I dont fully understand how it works, so Im asking here. Here's a code
snipet.
// function declaration
void StoreA( MyObject* pP );
|
In the light of the following text I **propose** that you either change
the signature of StoreA to
void StoreA( const MyObject& pP );
if StoreA is not intended to modify the given argument or
void StoreA( MyObject& pP );
is it will modify its argument. (Performing these changes will lead to
the new loop
for (it=A.begin(); it!=As.end(); ++it )
StoreA( *it );
)
But read further...
This is not a valid signature of main. Use
int main()
instead.
| Quote: | std::list<MyObject>A;
MyObject a;
MyObject b;
MyObject.push_back( a );
MyObject.push_back( b );
for (it=A.begin(); it!=As.end(); ++it )
StoreA( &(*it) );
^^^^^^
}
How come I must de-reference and then get the pointer to the iterator
for this to work? The compiler kept giving errors without this(and it
took some time to find info on this on the net). On regular pointers,
this would be a redundancy:
eg.
int *p;
&(*p) is the same as p
what's so special about iterators?
|
Iterators are more general than pointers. They provide a pointer-like
interface (or a subset thereof, depending on their category) but
need not to be a real pointer - but any pointer **is** an iterator!
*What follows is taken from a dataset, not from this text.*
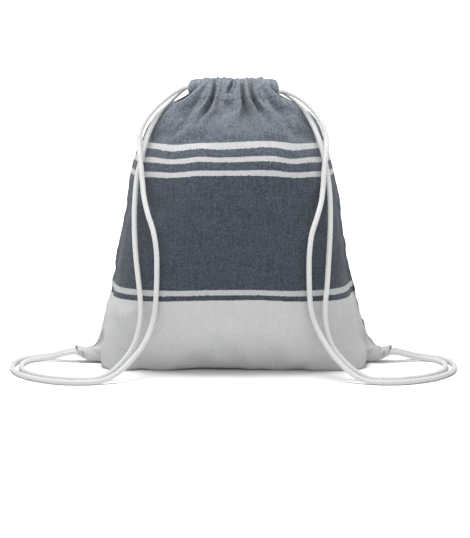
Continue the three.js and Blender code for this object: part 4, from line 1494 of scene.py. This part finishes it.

This has nothing to do with inheritance, but is a concept, which
provides an interface contract.
Most probably the iterator of std::list is a class which allows
traversal along the list nodes, so assume that this iterator is of the
following type (modulo possible template parameters):
class internal_list_iterator {
...
public:
// Must be copyable:
internal_list_iterator(const internal_list_iterator&);
// ... and assignable:
internal_list_iterator& operator=(const internal_list_iterator&);
// Must be prefix-incrementable:
internal_list_iterator& operator++();
// Allows access to hosted value_type:
reference operator*() const;
... // Comparison and other operations omitted for clarity
};
std::list::begin()/end() will return an instance of such class.
Now you should see that 'it', which is of type internal_list_iterator,
is not convertible to *value_type (which is *MyObject in your case)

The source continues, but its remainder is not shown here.